- **Written instruction**
The lines to return are those from the one containing "523 of scene.py. This part finishes it." down to the one containing "coat_ior: float = 1.5", inclusive; return them exactly and nothing else.
= = = =
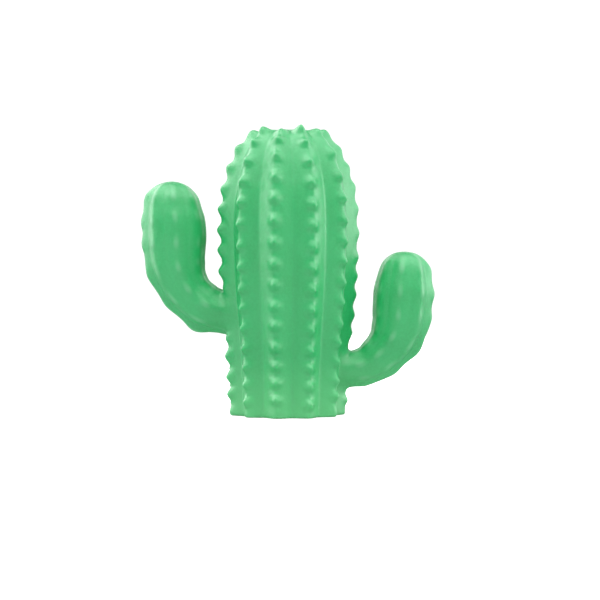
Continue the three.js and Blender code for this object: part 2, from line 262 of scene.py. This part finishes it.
def arm_field(arm, x, y, z):
    w, s = arm["place"](x, z)
    rho = np.hypot(w, y)
    phi = np.degrees(np.arctan2(w, -y))
    d, sp = arm["profile"](rho, s)
    a = (phi - arm["phase"]) / (360 / ARM_RIBS)
    t = a - np.round(a)
    rib = np.round(a).astype(int) % ARM_RIBS
    valley = np.floor(a).astype(int) % ARM_RIBS
    keep = smooth(sp, *ARM_START) * smooth(rho, *ARM_FADE)
    side = np.clip(np.abs(t) * (2 * np.pi / ARM_RIBS) * rho / 4.0, 0, 1)
    elbow, tall = arm["elbow"]
    nub = nub_wave(sp, arm["nub_at"], np.ones(6), 5.5, 6.0) * np.array(arm["heights"])[rib]
    first = np.array([tall - arm["heights"][elbow]] + [0.0] * 5)
    nub += np.where(rib == elbow, nub_wave(sp, arm["nub_at"], first, 5.5, 6.0), 0)
    nub *= 0.5 + 0.5 * np.cos(np.pi * side)
    flat = (valley == arm["ridge"][0]) & (t * arm["ridge"][1] > 0)
    low = rib_low(t, np.where(flat, 1.05, 1.5), 0.14)
    return d + keep * (np.array(arm["valleys"])[valley] * low - nub)


def arm_nub_highlight(arm, x, y, z):
    """Where a highlight is painted: 1 on top of an arm's low nubs, drawn out along the arm."""
    w, s = arm["place"](x, z)
    rho = np.hypot(w, y)
    phi = np.degrees(np.arctan2(w, -y))
    d, sp = arm["profile"](rho, s)
    a = (phi - arm["phase"]) / (360 / ARM_RIBS)
    across = np.clip(np.abs(a - np.round(a)) * (2 * np.pi / ARM_RIBS) * rho / 2.6, 0, 1)
    along = nub_wave(sp, arm["nub_at"], np.ones(6), 6.2, 4.0)
    return smooth(sp, *ARM_START) * (0.5 + 0.5 * np.cos(np.pi * across)) * (0.25 + 0.75 * along)


def body_parts(x, y, z):
    r = np.hypot(x, y)
    d, s = body_table(r, z)
    a = (np.degrees(np.arctan2(x, -y)) - BODY_PHASE) / (360 / BODY_RIBS)
    near = np.round(a)
    t = a - near
    rib = near.astype(int) % BODY_RIBS
    side = np.clip(np.abs(t) * (2 * np.pi / BODY_RIBS) * r / NUB_HALF_WIDTH, 0, 1)
    nub = np.zeros(x.shape)
    for k in range(BODY_RIBS):
        m = rib == k
        nub[m] = nub_wave(s[m], nub_at[k], nub_h[k], *NUB_REACH[k])
    nub *= 0.5 + 0.5 * np.cos(np.pi * side)
    fade = smooth(r, *BODY_FADE)
    below = np.floor(a).astype(int)
    up = np.array(RIB_RAISE)
    raised = up[below % BODY_RIBS] + (a - below) * (up[(below + 1) % BODY_RIBS] - up[below % BODY_RIBS])
    raised *= RIB_RAISE_BELOW + (1 - RIB_RAISE_BELOW) * smooth(z, *RIB_RAISE_FROM)
    shallow = 1 - 0.45 * smooth(z, 114.0, 141.0)
    return d - raised * fade, rib_low(t) * fade * shallow, nub


def blend(a, b, k):
    h = np.maximum(k - np.abs(a - b), 0) / k
    return np.minimum(a, b) - h * h * k / 4


def field(x, y, z):
    d, low, nub = body_parts(x, y, z)
    arms = []
    for arm in ARMS:
        f = np.full(x.shape, 60.0)
        m = (x * arm["side"] > 8) & (x * arm["side"] < 82)
        f[m] = arm_field(arm, x[m], y[m], z[m])
        arms.append(f)
    far = np.minimum(arms[0], arms[1])
    body = d + BODY_DEPTH * low - nub * smooth(far, 1.0, 6.0)
    f = blend(body, far, FILLET)
    return -blend(-f, z, FOOT_EDGE)


# ------------------------------------------------------------------ the mesh: one quad net on the zero surface
def surface(step):
    gx = np.arange(-78.0, 78.0 + step, step)
    gy = np.arange(-39.0, 39.0 + step, step)
    gz = np.arange(-1.37, 150.5, step)
    shape = (len(gx), len(gy), len(gz))
    f = np.empty(shape, np.float32)
    px, py = np.meshgrid(gx, gy, indexing="ij")
    for k0 in range(0, len(gz), 12):
        zs = gz[k0:k0 + 12]
        x = np.repeat(px.ravel(), len(zs))
        y = np.repeat(py.ravel(), len(zs))
        z = np.tile(zs, px.size)
        f[:, :, k0:k0 + 12] = field(x, y, z).reshape(shape[0], shape[1], len(zs))
    inside = f < 0
    corners = [(i, j, k) for i in (0, 1) for j in (0, 1) for k in (0, 1)]

    def view(a, c):
        return a[c[0]:a.shape[0] - 1 + c[0], c[1]:a.shape[1] - 1 + c[1], c[2]:a.shape[2] - 1 + c[2]]

    count = sum(view(inside, c).astype(np.int8) for c in corners)
    cells = np.argwhere((count > 0) & (count < 8))
    index = np.full(count.shape, -1, np.int64)
    index[tuple(cells.T)] = np.arange(len(cells))
    v = np.stack([f[cells[:, 0] + c[0], cells[:, 1] + c[1], cells[:, 2] + c[2]] for c in corners], 1)
    total = np.zeros((len(cells), 3))
    hits = np.zeros(len(cells))
    for a in range(8):
        for b in range(a + 1, 8):
            ca, cb = np.array(corners[a]), np.array(corners[b])
            if np.abs(ca - cb).sum() != 1:
                continue
            m = (v[:, a] < 0) != (v[:, b] < 0)
            t = v[m, a] / (v[m, a] - v[m, b])
            total[m] += ca + t[:, None] * (cb - ca)
            hits[m] += 1
    points = (cells + total / hits[:, None]) * step + np.array([gx[0], gy[0], gz[0]])

    quads = []
    for axis in range(3):
        lo = [slice(1, -1)] * 3
        hi = [slice(1, -1)] * 3
        lo[axis], hi[axis] = slice(0, -1), slice(1, None)
        a, b = inside[tuple(lo)], inside[tuple(hi)]
        e = np.argwhere(a != b)
        start = np.array([0 if i == axis else 1 for i in range(3)])
        flip = a[tuple(e.T)]
        e = e + start
        u, w = [i for i in range(3) if i != axis]
        if axis == 1:
            u, w = w, u
        ring = []
        for du, dw in ((1, 1), (0, 1), (0, 0), (1, 0)):
            c = e.copy()
            c[:, u] -= du
            c[:, w] -= dw
            ring.append(index[tuple(c.T)])
        q = np.stack(ring, 1)
        q[~flip] = q[~flip][:, ::-1]
        quads.append(q[:, ::-1])
    quads = np.vstack(quads)[:, ::-1]
    return points, quads


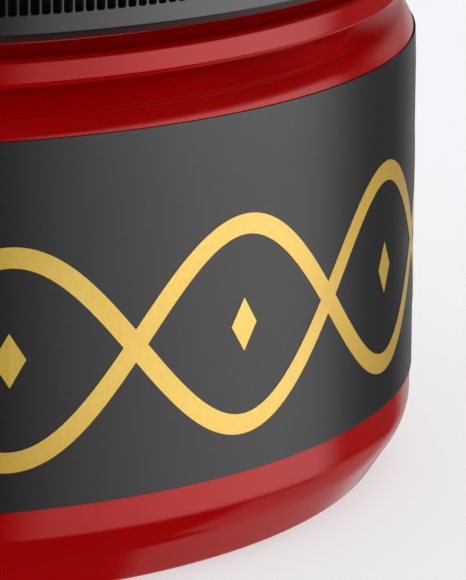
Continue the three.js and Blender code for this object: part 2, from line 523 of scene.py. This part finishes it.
@dataclass(frozen=True)
class Finish:
    """A surface finish: the constants of its shader, which subclasses give detail.

    Attributes:
        name: the material's name.
        slot: the record's material slot; not used.
        colour: the base colour, linear.
        roughness: the mean roughness.
        sheen: the colour of what a face seen square on reflects.
    """

    name: str
    slot: str
    colour: Colour
    roughness: float
    metallic: float = 0.0
    ior: float = 1.5
    sheen: Colour = (1.0, 1.0, 1.0)
    coat: float = 0.0
    coat_roughness: float = 0.05
    coat_ior: float = 1.5

    def material(self) -> bpy.types.Material:
        """Makes the material, with its detail."""
        made = bpy.data.materials.new(self.name)
        made.use_nodes = True
        made.diffuse_color = (*self.colour, 1)
        surface = Surface(made.node_tree)
        constants = {
            "Base Color": (*self.colour, 1),
            "Roughness": self.roughness,
            "Metallic": self.metallic,
            "IOR": self.ior,
            "Specular Tint": (*self.sheen, 1),
            "Coat Weight": self.coat,
            "Coat Roughness": self.coat_roughness,
            "Coat IOR": self.coat_ior,
        }
        for socket, value in constants.items():
            surface.set(socket, value)
        self.detail(surface)
        return made

    def detail(self, surface: Surface) -> None:
        """Adds nothing; a subclass overrides it."""

    def around(self, change: Span) -> Span:
        """The lowest and highest roughness, for changes from the mean."""
        return self.roughness + change[0], self.roughness + change[1]

    def shade(self, gain: float) -> Colour:
        """The base colour, lighter or darker."""
        red, green, blue = (min(1.0, channel * gain) for channel in self.colour)
        return red, green, blue


class Surface(Nodes):
    """The node tree of one finish and the calls that add detail to its shader."""

    def __init__(self, tree: bpy.types.NodeTree) -> None:
        """Starts from the tree's shader and the piece's own coordinates."""
        super().__init__(tree)
        self.shader = tree.nodes["Principled BSDF"]
        self.place = self.value("ShaderNodeTexCoord", output="Object")

    def noise(self, size_mm: float, detail: float = 2.0, roughness: float = 0.5) -> Value:
        """Noise from 0 to 1 whose blotches are about size_mm across."""
        inputs = {"Vector": self.place, "Scale": 1 / (size_mm * MM)}
        inputs |= {"Detail": detail, "Roughness": roughness}
        return self.value("ShaderNodeTexNoise", inputs, "Fac")

    def cells(self, size_mm: float) -> Value:
        """The distance from the middle of the nearest of many cells about size_mm across."""
        inputs = {"Vector": self.place, "Scale": 1 / (size_mm * MM)}
        return self.value("ShaderNodeTexVoronoi", inputs, "Distance")

    def tint(self, amount: Value, first: Colour, second: Colour) -> None:
        """Makes the colour go from first to second as the amount goes from 0 to 1."""
        inputs = {"Factor": amount, "A": (*first, 1), "B": (*second, 1)}
        self.set("Base Color", self.value("ShaderNodeMix", inputs, "Result", data_type="RGBA"))

    def set(self, socket: str, value: object) -> None:
        """Plugs a value into the shader."""
        self.plug(self.shader.inputs[socket], value)

    def bump(self, height: Value, depth_mm: float, strength: float) -> None:
        """Raises the surface by a height from 0 to 1 over a depth."""
        inputs = {"Strength": strength, "Distance": depth_mm * MM, "Height": height}
        self.set("Normal", self.value("ShaderNodeBump", inputs))


@dataclass(frozen=True)
class GlossyMoulding(Finish):
    """Glossy moulded plastic with a faint orange peel and a little cloudiness in its colour."""

    deep: Colour = (0.2, 0.0, 0.0)
    cloud_mm: float = 9.0
    cloud_span: Span = (0.3, 0.75)
    peel_mm: float = 2.4
    peel_share: float = 0.8
    peel_depth_mm: float = 0.008
    peel_strength: float = 0.15
    grain_mm: float = 0.16
    grain_span: Span = (0.3, 0.7)
    gloss_change: Span = (-0.03, 0.04)

    def detail(self, surface: Surface) -> None:
        """Clouds the colour, varies the gloss and adds the peel."""
        cloud = surface.noise(self.cloud_mm, detail=3.0).ramp(*self.cloud_span)
        surface.tint(cloud, self.colour, self.deep)
        grain = surface.noise(self.grain_mm)
        surface.set("Roughness", grain.ramp(*self.grain_span, *self.around(self.gloss_change)))
        peel = surface.noise(self.peel_mm, detail=1.0)
        height = peel * self.peel_share + grain * (1 - self.peel_share)
        surface.bump(height, self.peel_depth_mm, self.peel_strength)


@dataclass(frozen=True)
class SatinMoulding(Finish):
    """Satin moulded plastic with a fine spark-eroded grain."""

    worn: Colour = (0.06, 0.06, 0.06)
    patch_mm: float = 7.0
    patch_span: Span = (0.35, 0.8)
    patch_dulling: float = 0.06
    grain_mm: float = 0.14
    grain_dulling: float = 0.08
    grain_depth_mm: float = 0.012
    grain_strength: float = 0.15

    def detail(self, surface: Surface) -> None:
        """Adds the grain and a slight change of gloss."""
        patches = surface.noise(self.patch_mm, detail=3.0)
        surface.tint(patches.ramp(*self.patch_span), self.colour, self.worn)
        grain = surface.noise(self.grain_mm, roughness=0.6)
        least = self.roughness - (self.patch_dulling + self.grain_dulling) / 2
        dulling = patches * self.patch_dulling + grain * self.grain_dulling
        surface.set("Roughness", dulling + least)
        surface.bump(grain, self.grain_depth_mm, self.grain_strength)


@dataclass(frozen=True)
class LabelFilm(Finish):
    """Printed satin film: an even black with a very fine tooth."""

    tooth_mm: float = 0.11
    tooth_span: Span = (0.25, 0.75)
    tooth_share: float = 0.12
    gloss_change: Span = (-0.04, 0.05)
    mottle_mm: float = 0.5
    mottle_span: Span = (0.3, 0.7)
    mottle_gain: float = 1.35
    wave_mm: float = 14.0
    wave_depth_mm: float = 0.03
    wave_strength: float = 0.35

    def detail(self, surface: Surface) -> None:
        """Adds the tooth, some mottle in the print and slow waves in the film."""
        tooth = surface.noise(self.tooth_mm, roughness=0.6)
        mottle = surface.noise(self.mottle_mm).ramp(*self.mottle_span)
        surface.tint(mottle, self.colour, self.shade(self.mottle_gain))
        surface.set("Roughness", tooth.ramp(*self.tooth_span, *self.around(self.gloss_change)))
        waves = surface.noise(self.wave_mm, detail=1.0)
        height = tooth * self.tooth_share + waves * (1 - self.tooth_share)
        surface.bump(height, self.wave_depth_mm, self.wave_strength)


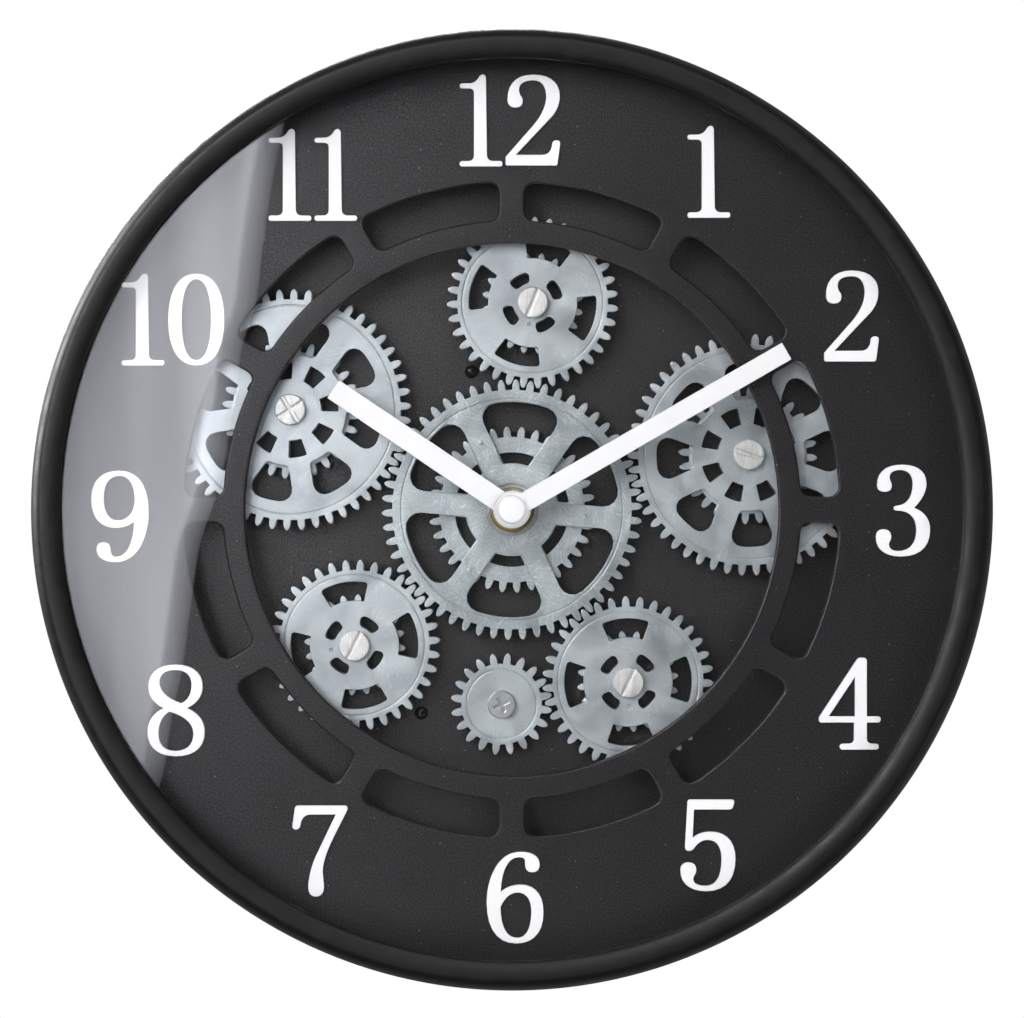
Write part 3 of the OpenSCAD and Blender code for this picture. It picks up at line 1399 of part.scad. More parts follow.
= = = =
- **Solution below**
Continue the three.js and Blender code for this object: part 2, from line 523 of scene.py. This part finishes it.
@dataclass(frozen=True)
class Finish:
    """A surface finish: the constants of its shader, which subclasses give detail.

    Attributes:
        name: the material's name.
        slot: the record's material slot; not used.
        colour: the base colour, linear.
        roughness: the mean roughness.
        sheen: the colour of what a face seen square on reflects.
    """

    name: str
    slot: str
    colour: Colour
    roughness: float
    metallic: float = 0.0
    ior: float = 1.5
    sheen: Colour = (1.0, 1.0, 1.0)
    coat: float = 0.0
    coat_roughness: float = 0.05
    coat_ior: float = 1.5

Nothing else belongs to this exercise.